I had the original steel plates laser cut and ground – coated by the commercial vitreous enamelling company A.J.Wells, who undertake innovative work with artists and designers in their workshop /studios on the isle of Wight. I then made the decorative additions at the Enamel Research Department run by Elizabeth Turrel at UWE. Bristol. Elizabeth kindly consented to act as my technical advisor. The size of the plates to be enamelled were up to 60 cms wide, most enamelling kilns are very small as this is a craft medium used mostly by jewellery makers. The kiln at UWE is  industrial size taking metal plates up to almost 2 metres in length. I also cut copper shapes using a hand held plasma cutter at the university metal centre, it was a tough and challenging learning curve. Not least bcause I had to enamel all the backs of the garden sculptures, usually enamels are placed into jewellry or framed, here the backs would be viewed from all angles

selection af enamelled backs of garden pieces.

embroidered and beaded collection

the first samples for the pansy faces, cut by a hand held plasma gun.

The whole of the finished garden project and the later additions are now included in Pages Gallery. It has been widely exhibited, I have lectured about it several times and it profoundly changed my working practice. I am now the proud owner of 2 enamel kilns, my small kiln takes plates up to 30×30 cms and my large kiln will take a piece of metal 45 x 60 cms – just about half a yard of fabric! Both these kilns were made to order from the Northern Kilns Company, as was the industrial sized UWE kiln. The garden however now lives with me as part of a constantly changing set of sculpture in my own garden, the pieces get moved about as and when I need some changes, and they are particularly useful in the winter even though they are now well weathered by all the wind, spray and water that the Bristol Channel throws over our garden wall.

crewel - work collection

the first garden flower - cross stitched rose in coloured wire.
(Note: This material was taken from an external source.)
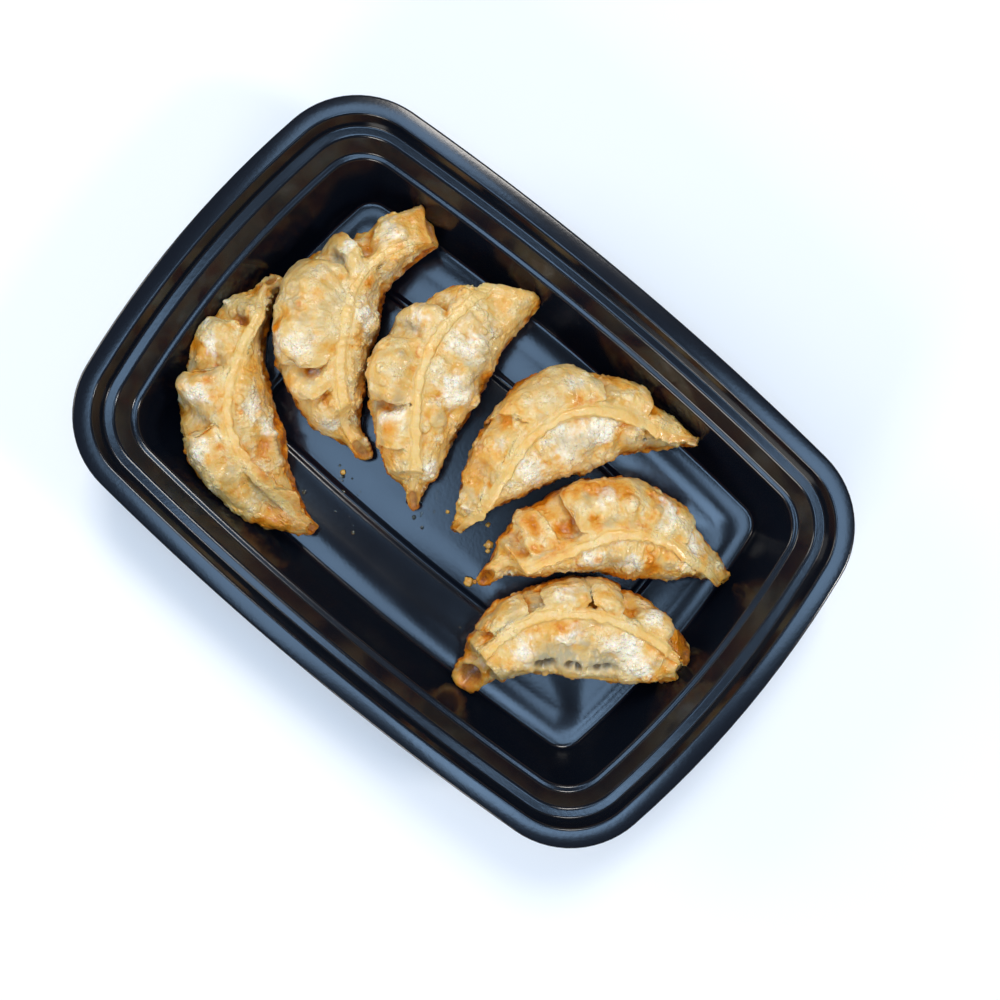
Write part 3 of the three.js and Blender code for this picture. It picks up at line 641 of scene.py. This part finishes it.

Originally I had decided to embroider the entire garden, so my first piece was this cross stitched rose, it took 3 days to stitch in wire and that was after a week spent, cutting, drilling just under 300 holes and then enamelling – the skin on my hands was shredded while stitching the wire; 5 stitches at a time was all I could manage as the copper wire broke with the friction of the repeated action entailed in stitching. Time to re-think, the next set of flowers was beaded and appliqued into position, this lead to many variations.

selection of small white beaded flower heads, destined to become brooches.

enamelled single flower on camellia bush in summer.

Once I had placed the enamels into my own garden I had lots more ideas; the original garden had been planned on paper to enable me to create costs for the grant and working patterns for the metal workers. Left to my own devices things started to develop. Copper distorts in the heat of the kiln, now instead of trying to flatten it I just let it happen more, suddenly the leaves had a life of their own.

crewel work leaves twist and turn around their copper tube stems.

Last year 2009 I opened my garden to the public as part of North Somerset Arts Week and so I set out all  of the garden pieces out and made lots of new sculpture for it as well.

potted topiary terriers keep guard over the estuary.

seascape iris seen against the inspirational view form the garden.

I worked with a garden designer Julie Dunne, of Trug design company,  and she helped to get the garden more balanced to integrate the enamels more easily into the existing scheme. She recommended making a series of irises that reflected the colours and striations of the sea scape. On her advice I made some garden screens, enamel hangings tied together with wire they led me to make a series of other stitched enamel panels ( watch out for these later) the Quercus Curtain was first trialed on the open studio garden week.

quercus curtain sample hanging in early spring garden 2009

Even the small wood store at the back of the house and which is stocked with wood washed up onto the beach in the winter gales, was  decorated for Arts week.

the wood store with enamel flowers and candlesticks

Below is an arrangement of enamels in pots for the North Somerset Arts open studio week, things tend to just get rearranged on a regular basis.

enamel topiary and flowers outside enamel studio

I can just be seen talking to visitors in the enamel studio, and by chance when I looked at the visitors I realised they were Angela and Alban, whose wonderful garden in Somerset I visited this weekend was open for the National Garden scheme. This has been featured on Rosemary Murphy’s blog Share my Garden, where I can be found hiding behind a pair of sunglasses and a sun hat all “dressed up like a dish of fish”, to quote Rosemary. I’m wearing a pink frock which I recently swapped with Kay from Blaze gallery for a bag of my best fabric scraps for making her jewellry – the dress had belonged to Hanne but she had given it to Kay to cut up for her beads but then I saw it and tried it on…….but that’s all another story.